Linking up with the Dare to DIY-Dare to Entertain party!
Every once in awhile a remarkable thing happens: I have this idea in my head of how I want something to turn out, only I don’t really know how to make it happen. So I just completely make it up as I go along, and….it works.
Usually, of course, it’s a big disaster.
But this time it worked.
When I talked about my Thanksgiving vignette, I mentioned that I wanted this year’s centerpiece to be shorter and more portable than last year’s. I’ve seen rustic wooden boxes holding pretty stuff used as centerpieces all over the place, and I’ve always loved them (like this one from Desert Domicile and this one (a not as rustic variation) from Shift Ctrl Art, to give a couple of examples).
I asked Dave to whip one up for me, and he did, using wood left over from our farmhouse kitchen table. This was super, super simple, so I’m not going to ask Dave to make fancy diagrams or anything. I showed him about how long and wide I wanted it (a lot of them I’ve seen go nearly the length of the table, and I love that, but since I wanted portable mine’s a lot shorter). He cut up a pine 2 by 6 board and kreg jigged it all together, then gave it a light sanding (perfection is not called for, because it’s supposed to be rustic).
So that part was made up as Dave went along, but that wasn’t the tricky part (especially not for me, since I didn’t do it).
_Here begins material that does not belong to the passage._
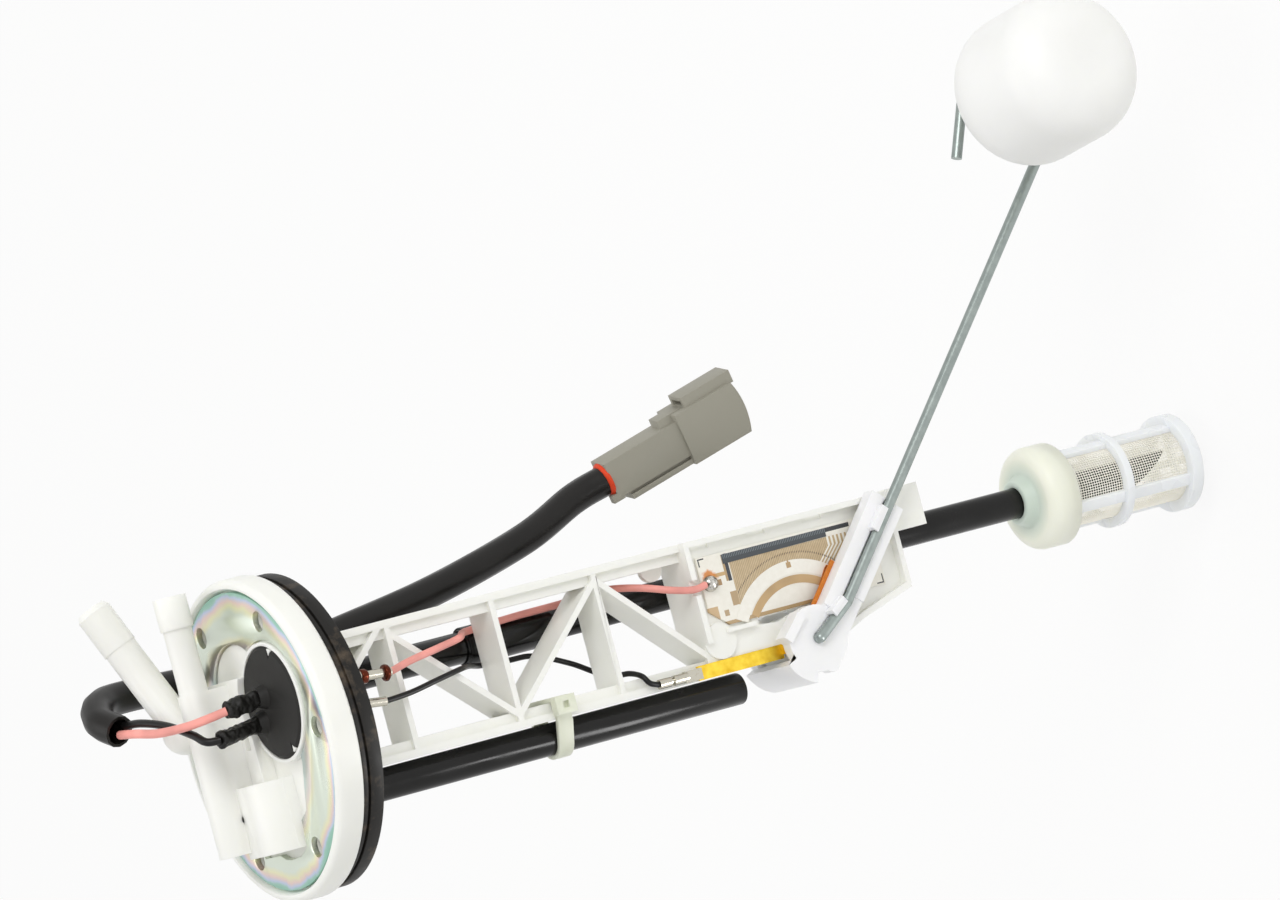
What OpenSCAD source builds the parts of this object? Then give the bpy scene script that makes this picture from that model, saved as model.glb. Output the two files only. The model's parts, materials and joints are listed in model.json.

I didn’t want to leave it natural wood, because I didn’t think it would look good on the black table runner (or on our mid-tone wood finish table, but that will be covered up on Thanksgiving). But I didn’t want to just paint it, either. I decided I wanted kind of an aged, worn looking white-ish finish.
I read up on both whitewashing and dry brushing, and tried to figure out which thing I was going for. And I decided to stain the box a darker color first (even though I could not find much evidence on google that this was a good idea) because I liked the idea of darker wood showing through the white finish.
Any time I put dark walnut stain on something, I fall in love with it and don’t want to another thing to it:
But I pushed through this weakness of mine for the beauty of dark walnut, and, still unsure of exactly what technique I wanted to use next (for I have never whitewashed nor dry brushed anything), I decided to just mix up some whitewash and see what happened. I just kind of eyeballed it, but I think I wound up with roughly 2/3 paint and 1/3 water (I used some very thin cheap white paint we had sitting around).
I brushed it on, hoping it would stick to the box okay despite the stain. It did, but it was really light. I did not, it seems, take a picture. I contemplated another coat, but then I said to hell with it, I’m ALL IN! And went to work on doing a coat of dry brush OVER the whitewash. That’s right: I’m just crazy enough to do that.
I wiped the still wet excess whitewash off with a paper towel first, then got just a little paint on the brush and lightly went over everything with the tips of it. And I really like how it turned out. So score one for random experimentation.
Gold pinecones require even less of a tutorial. We sent the kids out to collect pinecones from the church behind our house. I put them in the oven at 200 for about half an hour to kill any little bugs (don’t skip this part. I learned that the hard way and accidentally spray painted a few bugs. And then after that I felt really guilty for killing bugs who were just minding their own business, making themselves at home in pinecones, so I set the bags of pinecones outside overnight to give the savvier bugs a chance to find new places to live. Umm).
The other nice thing about baking them is that it seemed to kind of open them up a little…before they were all tightly closed, and I prefer my pinecones more relaxed.
Then I got some gold spray paint:
And spray painted them (also our basement floor some. Dave isn’t thrilled about this. But I know that EVERYTHING is prettier gold):
And then I had gold pinecones, which are fun to take pictures of:
The only thing I’d do differently about this project is make a false bottom out of cardboard for the box before filling it with pinecones. I had plenty, but I could have done a lot less spray painting for exactly the same look if I hadn’t filled the whole thing.